6/22/2014 c1 taerkitty
Dialog tags are part of the sentence. Action tags are stand-alone sentences, that by their proximity to the dialog, perform the attribution. You capitalize only some of your action tags, and terminate only some of your preceding lines of dialog.

There's tell, there's show, and then there's show-as-tell. Show-as-tell is when it conforms to the general rule of 'showing,' something, but it's actually an info-dump. Stiff, artificial dialog is commonly used for this. The opening is an example.

This can be easily avoided - have her walk through a command center where minions are reporting the dismal state of their defenses, for example.

The first question an author needs to ask with any line of dialog is, "Is this natural? Would the character say this?"

Every part of a story should "earn its keep," but it's important to ensure they don't do so obviously.

The line about splitting into pairs is an example of an improper action tag - the line of dialog is missing the closing period or exclamation point, and the following action tag sentence is not capitalized.

Sometimes you can't help but to tell-not-show. Character appearance and age is one thing. To minimize the impact, ask if each description is needed. We don't really need to know Rin and Eterna's ages.

Props for using something that has always bothered me when I see 'counter-magic' items in fiction: the laws of physics still apply, so accelerated objects still travel even though magical impulse is removed.

"Victory would have been theirs" sentence is extremely convoluted. It all-but-demands the reader stop to unravel the Boolean logic implied in it.

It would be nice if the castle's innate magic was earlier hinted at or shown.

"The Arachrafts, for example" for example draws attention to the narration and narrator. It can be excised. In fact, it should be.

"Downsized" isn't a good word here. It generally has connotations of layoffs, of multiple people being put out of work.

Good opening. We start with strong characters, go to action, then end with the question as a hook.
6/22/2014 c3 1sugar honey iced tea
I have to say, out of the three chapters I've read so far, I enjoyed this the least. When you stay the story 'didn't advance much', it didn't advance at all. If this were an anime series, this would possibly be showed at the end of an episode for a fun, light-hearted way to finish it off, perhaps.

Where's the plot gone? Out the window?

This wasn't a nightmare at all. There was no fear, nothing. It felt more like a joke, to be honest. If this was intended to have a comedic aspect to it though, then sure, I can understand why you wrote the chapter this way. Except it wasn't that funny.

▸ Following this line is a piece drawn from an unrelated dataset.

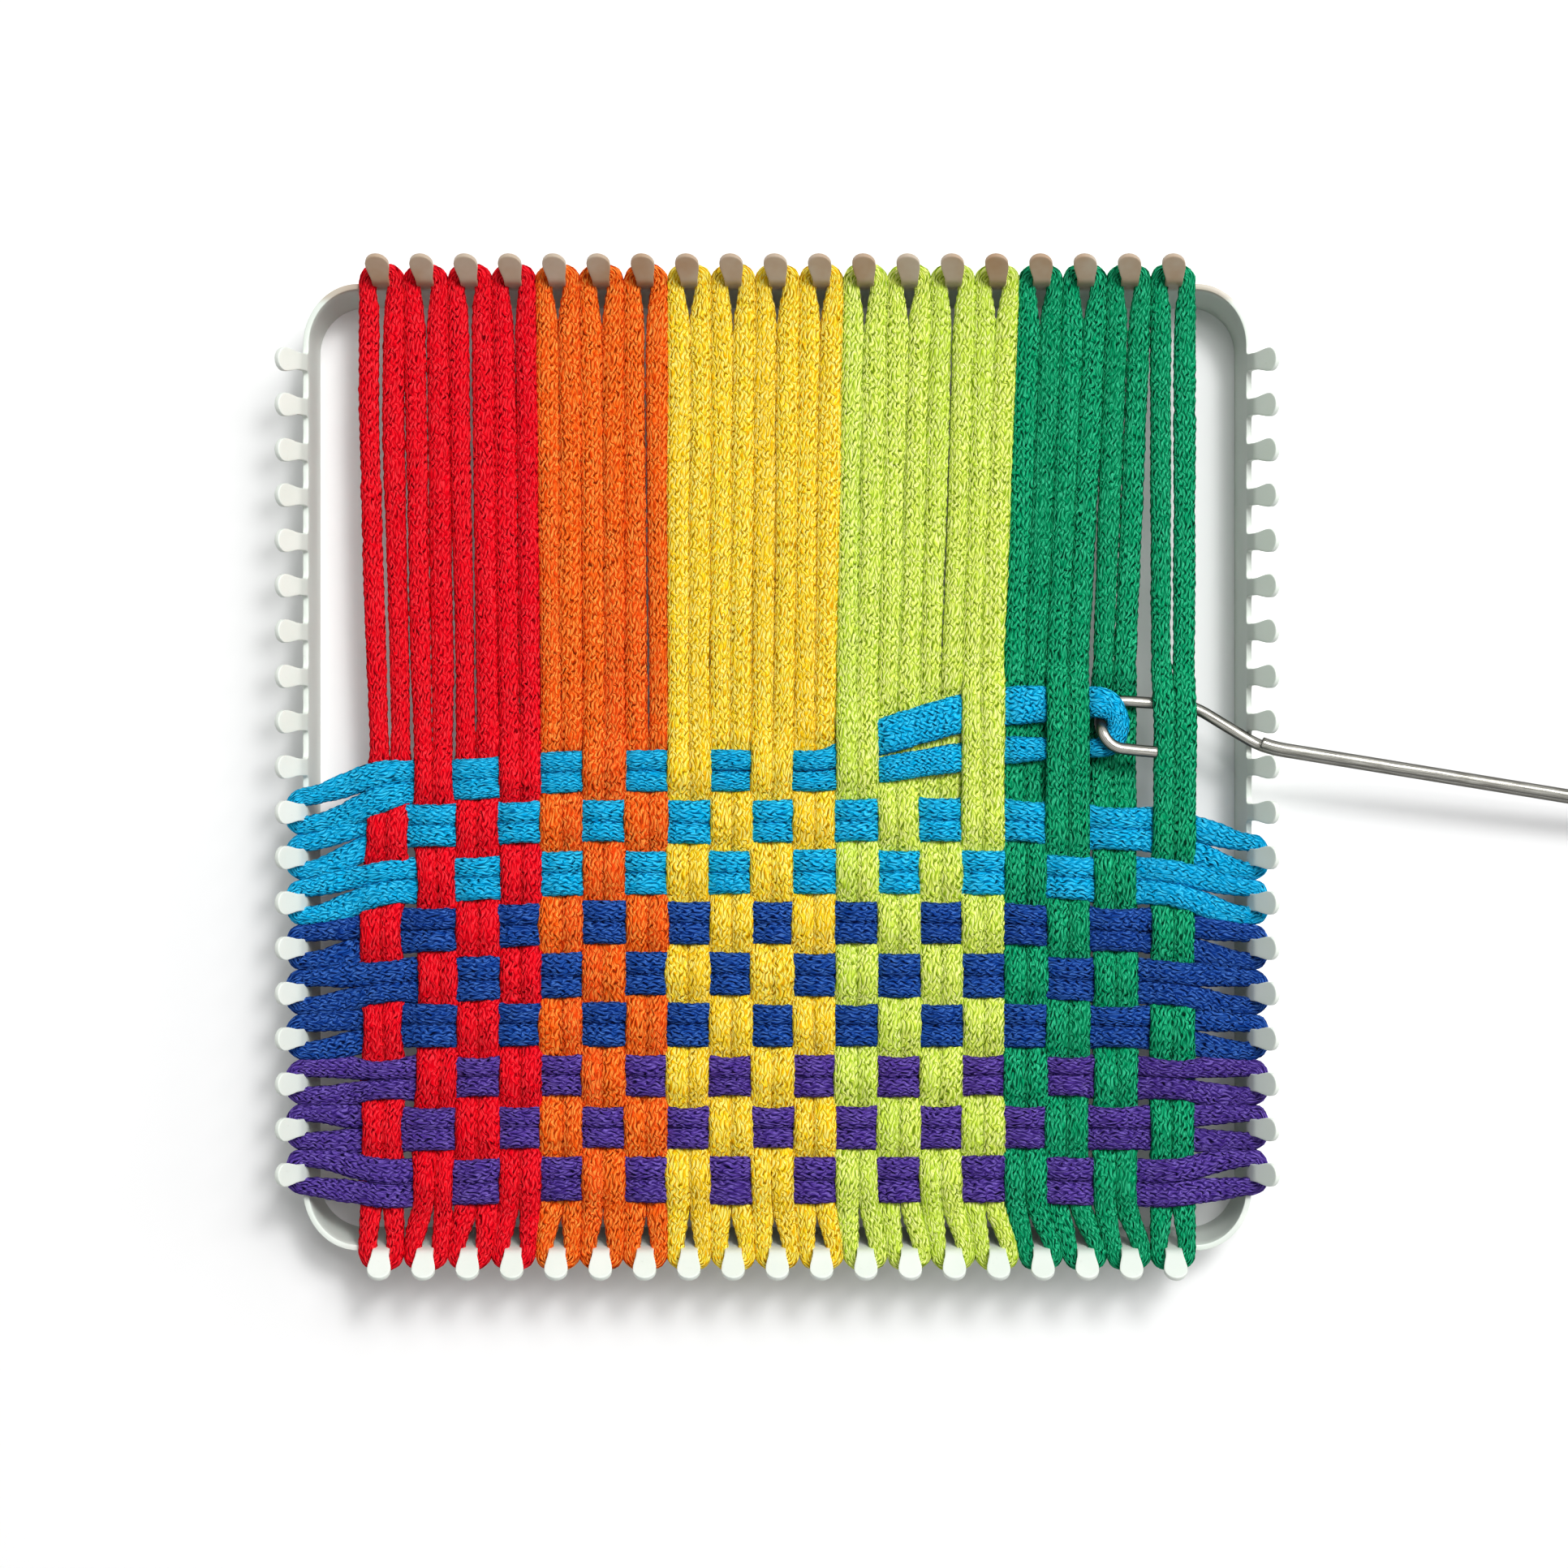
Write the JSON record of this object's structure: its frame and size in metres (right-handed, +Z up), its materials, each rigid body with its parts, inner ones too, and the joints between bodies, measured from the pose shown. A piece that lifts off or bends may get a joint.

Even you admitted that the jokes were 'depresssingly bad'. If I were to be skinned alive, I wouldn't say "GAWAWAAAAAAAAAAAAAAAAH!".

I hope your next chapter proves to be better.
6/22/2014 c53 1Nori-san
Darn those puns and jokes! Haha managed to crack me up a plenty! Finally i did the Foxy and finished reading this piece of work! And darn you cliffhangers! Are you even gonna upd-*looks at summary* SCREW YOU JULY!
6/22/2014 c52 Nori-san
No way! Confusions one after another! And now Rinyaka is finally turning back to her old self! Dammit and so what's happening at the maze with Nick and the body of that girl?! Ahhhhhh the next chapter better answer my doubts!
6/22/2014 c51 Nori-san
Calcio-sama is so badass in his own ways! What a way to fight all those guards dammit so what's going to happen next? The entire capital's surely gonna be in chaos with so many events overlapping one another!
6/22/2014 c50 Nori-san
No, that i don't. Things sure are getting exciting! You're killing me with the suspense!
6/22/2014 c49 Nori-san
The end is nigh and everything seems to be falling apart as chaos surges up! Everyone seems to be ready all except Rin...ahhh i only understand 90% of the story but what the hell! Let's go to the climax!
6/21/2014 c48 Nori-san
Wait, so Fritz wasn't dead?! Ahhh the finale is approaching ahhh I can't take this surprises anymore!